[Records from a dataset]
▬▬▬▬▬▬▬▬▬▬

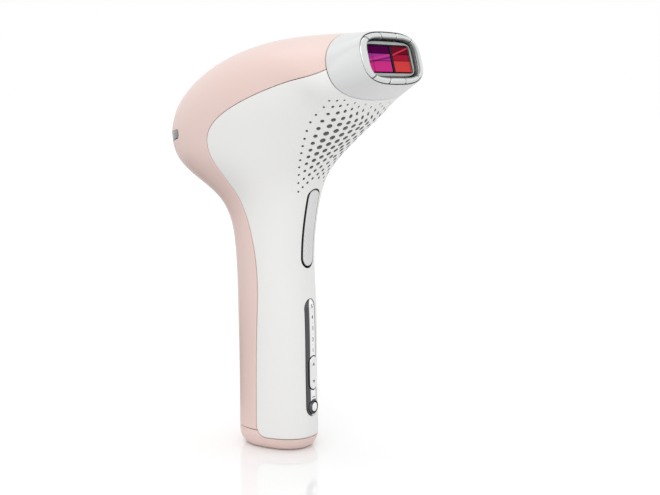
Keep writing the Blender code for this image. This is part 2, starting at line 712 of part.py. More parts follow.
def make_flash_button():
    """The long trigger on the front of the neck, hinged at its top on a pin held by the seal plate."""
    button = slot_solid("flash_button", FLASH_BUTTON, 0.2, 0.9, -3.0, "white_shell", rows=9)
    name = "flash_button_seal"
    seal = slot_solid(name, FLASH_BUTTON, -2.6, -2.6, -3.8, "dark_rubber", grow=2.4, rows=9)
    opening = slot_solid("seal_cutter", FLASH_BUTTON, 2, 2, -8, "dark_rubber", grow=0.5, rows=9)
    cut(seal, opening)
    boss = box("button_boss", (4.4, 6.0, 5.4), (0, -15.6, PIVOT_UP), "white_shell", bevel=0)
    cut(button, boss, "UNION")
    for side in (-1, 1):
        centre = (side * 4.65, -14.4, PIVOT_UP)
        ear = box(f"ear_{side + 1}", (2.6, 4.1, 4.6), centre, "dark_rubber", bevel=0)
        cut(seal, ear, "UNION")
    bore = ((PIVOT_RADIUS + 0.1, -12), (PIVOT_RADIUS + 0.1, 12))
    place = (0, -PIVOT_FORWARD, PIVOT_UP)
    drill = turned("pivot_drill", bore, place, (1, 0, 0), "steel")
    cut(button, drill)
    cut(seal, drill)
    pin = ((PIVOT_RADIUS, -6.6), (PIVOT_RADIUS, 6.6))
    turned("flash_button_pin", pin, place, (1, 0, 0), "steel")
    hang_on(button, pivot_empty("flash_button_axis", PIVOT_FORWARD, PIVOT_UP))


def main():
    for obj in list(bpy.data.objects):
        bpy.data.objects.remove(obj, do_unlink=True)
    make_front_shell()
    make_rear_shell()
    make_base_cap()
    make_charging_socket()
    make_ready_light()
    make_panel()
    make_flash_button()
    make_control_board()
    make_power_supply()
    window = window_empty()
    make_attachment_housing(window)
    make_pads(window)
    make_window(window)
    make_optical_head(window)
    make_lamp(window)
    make_fan(window)


main()
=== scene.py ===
"""Looks of a handheld IPL hair remover: shells, attachment, controls and works in a pale studio.

The sizes of the pieces are in millimetres. Meshes are made in metres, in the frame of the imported
model: +Z up, the flash window facing -Y, symmetric about X = 0.
"""

import json
import logging
import math
from collections.abc import Callable
from dataclasses import dataclass, field
from enum import Enum

import bmesh
import bpy
import numpy as np
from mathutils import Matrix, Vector
from mathutils.kdtree import KDTree


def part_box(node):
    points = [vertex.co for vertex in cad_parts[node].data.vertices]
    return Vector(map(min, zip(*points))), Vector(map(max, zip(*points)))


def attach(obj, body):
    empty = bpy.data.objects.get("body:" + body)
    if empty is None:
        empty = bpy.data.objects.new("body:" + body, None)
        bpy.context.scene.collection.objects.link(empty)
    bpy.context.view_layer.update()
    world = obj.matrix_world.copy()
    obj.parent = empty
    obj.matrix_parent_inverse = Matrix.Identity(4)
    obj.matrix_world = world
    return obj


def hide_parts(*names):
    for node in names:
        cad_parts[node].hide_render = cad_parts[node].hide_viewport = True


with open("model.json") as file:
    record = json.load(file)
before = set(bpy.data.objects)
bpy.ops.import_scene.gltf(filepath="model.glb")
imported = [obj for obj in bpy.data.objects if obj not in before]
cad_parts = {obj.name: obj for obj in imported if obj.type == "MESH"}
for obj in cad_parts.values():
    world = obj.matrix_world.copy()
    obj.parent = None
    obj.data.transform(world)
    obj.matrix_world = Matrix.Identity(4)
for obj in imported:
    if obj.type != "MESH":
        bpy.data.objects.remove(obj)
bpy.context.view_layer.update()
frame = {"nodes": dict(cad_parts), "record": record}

MM = 0.001
log = logging.getLogger("hair_remover")
Colour = tuple[float, float, float]
Tree = bpy.types.NodeTree
Socket = bpy.types.NodeSocket
Piece = bpy.types.Object
Shade = bpy.types.Node
Grids = tuple[np.ndarray, np.ndarray]
BUMP_REACH = 0.0001
GLOW_REACH = 0.004


class Side(Enum):
    """The two sides of the object, as a sign on X."""

    LEFT = -1
    RIGHT = 1


class Surface(Enum):
    """Which texture a finish carries."""

    MOULDED = "moulded"
    POLISHED = "polished"
    BRUSHED = "brushed"
    GRIP = "grip"


# ---- Finishes -----------------------------------------------------------------------------------


@dataclass(frozen=True)
class Finish:
    """A finish: the plain values of its shader and the texture laid over them."""

    name: str
    colour: Colour
    roughness: float
    metallic: float = 0.0
    coat: float = 0.0
    coat_roughness: float = 0.1
    specular: float = 0.5
    subsurface: float = 0.0
    transmission: float = 0.0
    surface: Surface = Surface.MOULDED
    drift: float = 0.015
    grain_height: float = 0.05
    spread: float = 0.06


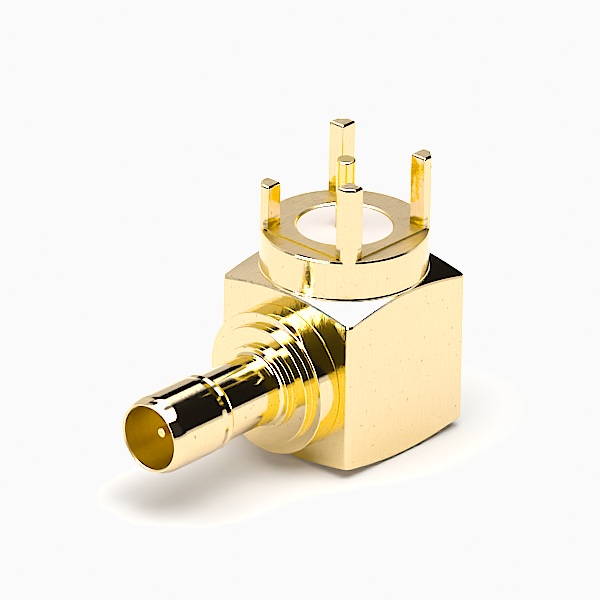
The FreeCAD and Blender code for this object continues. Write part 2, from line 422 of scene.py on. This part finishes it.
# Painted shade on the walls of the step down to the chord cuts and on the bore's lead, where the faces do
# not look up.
steps = times(
    milled, above(milled, z, segment_z - 0.02 * MM, segment_z), above(milled, z, SEAT_Z + 0.02 * MM, SEAT_Z),
    above(milled, look_up, 0.8, 0.3), above(milled, from_axis, COLLAR_R - 0.07 * MM, COLLAR_R - 0.13 * MM),
)
# Painted shade at the inner feet of the legs, just above the seat, broken into streaks by noise.
streaks = above(milled, noise(milled, (x, y, z), (1.5, 1.5, 4)), 0.40, 0.52)
leg_foot_shade = times(
    milled, above(milled, z, SEAT_Z + 0.01 * MM, SEAT_Z + 0.03 * MM),
    above(milled, z, SEAT_Z + 0.60 * MM, SEAT_Z + 0.40 * MM),
    above(milled, from_axis, COLLAR_R - 0.09 * MM, COLLAR_R - 0.13 * MM), streaks,
)
fine = plus(milled, times(milled, drawn, 0.45), times(milled, grain, 0.55))
haze = above(milled, fine, 0.42, 0.66)
brushed = times(milled, on_top, above(milled, cutter, 0.56, 0.80))
# Pits, haze and brushing are the plating's own; the step walls and leg feet add painted shade.
dark = most(
    milled, times(milled, pits, PIT_DARK), times(milled, steps, STEP_PAINTED_SHADE),
    times(milled, leg_foot_shade, LEG_FOOT_PAINTED_SHADE), times(milled, haze, HAZE_DARK),
    times(milled, brushed, BRUSHED_DARK),
)
milled.links.new(dark, finish["Darkening"])
plated_body = coated("plated_body", GOLD, milled, WORN_AND_SHADED_GOLD, relief=6e-6)
piece("body_skin", body_skins, plated_body, "body")


# Board insulator: a turned disc of white fluoropolymer, pressed into the collar with its face a
# little below the seat. It holds the tail pin in the middle.
DISC_FACE_Z = 10.35e-3
DISC_LIP_Z = 10.30e-3
DISC_HOLE_R = 0.455e-3
DISC_WHITE = (0.61, 0.565, 0.55)
DISC_SHADE = (0.56, 0.515, 0.50)
TAIL_SHOULDER_R = 0.62e-3
round_angles = np.linspace(0, 2 * math.pi, 161)[:-1]


def lathe(corners, steps=5, solid=True):
    """A piece of round section from (radius, height, rounding), foot first."""
    sizes = np.array(corners)
    return woven(*turned(sizes[:, None, :2], round_angles, sizes[:, 2:], steps, None, solid))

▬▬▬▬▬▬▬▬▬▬

=== Brief ===
Everything from the line with "make_control_board()" through the line with "bpy.data.objects.remove(obj)", both ends included, should be repeated exactly; nothing else should appear.

=== Expected answer ===
    make_control_board()
    make_power_supply()
    window = window_empty()
    make_attachment_housing(window)
    make_pads(window)
    make_window(window)
    make_optical_head(window)
    make_lamp(window)
    make_fan(window)


main()
=== scene.py ===
"""Looks of a handheld IPL hair remover: shells, attachment, controls and works in a pale studio.

The sizes of the pieces are in millimetres. Meshes are made in metres, in the frame of the imported
model: +Z up, the flash window facing -Y, symmetric about X = 0.
"""

import json
import logging
import math
from collections.abc import Callable
from dataclasses import dataclass, field
from enum import Enum

import bmesh
import bpy
import numpy as np
from mathutils import Matrix, Vector
from mathutils.kdtree import KDTree


def part_box(node):
    points = [vertex.co for vertex in cad_parts[node].data.vertices]
    return Vector(map(min, zip(*points))), Vector(map(max, zip(*points)))


def attach(obj, body):
    empty = bpy.data.objects.get("body:" + body)
    if empty is None:
        empty = bpy.data.objects.new("body:" + body, None)
        bpy.context.scene.collection.objects.link(empty)
    bpy.context.view_layer.update()
    world = obj.matrix_world.copy()
    obj.parent = empty
    obj.matrix_parent_inverse = Matrix.Identity(4)
    obj.matrix_world = world
    return obj


def hide_parts(*names):
    for node in names:
        cad_parts[node].hide_render = cad_parts[node].hide_viewport = True


with open("model.json") as file:
    record = json.load(file)
before = set(bpy.data.objects)
bpy.ops.import_scene.gltf(filepath="model.glb")
imported = [obj for obj in bpy.data.objects if obj not in before]
cad_parts = {obj.name: obj for obj in imported if obj.type == "MESH"}
for obj in cad_parts.values():
    world = obj.matrix_world.copy()
    obj.parent = None
    obj.data.transform(world)
    obj.matrix_world = Matrix.Identity(4)
for obj in imported:
    if obj.type != "MESH":
        bpy.data.objects.remove(obj)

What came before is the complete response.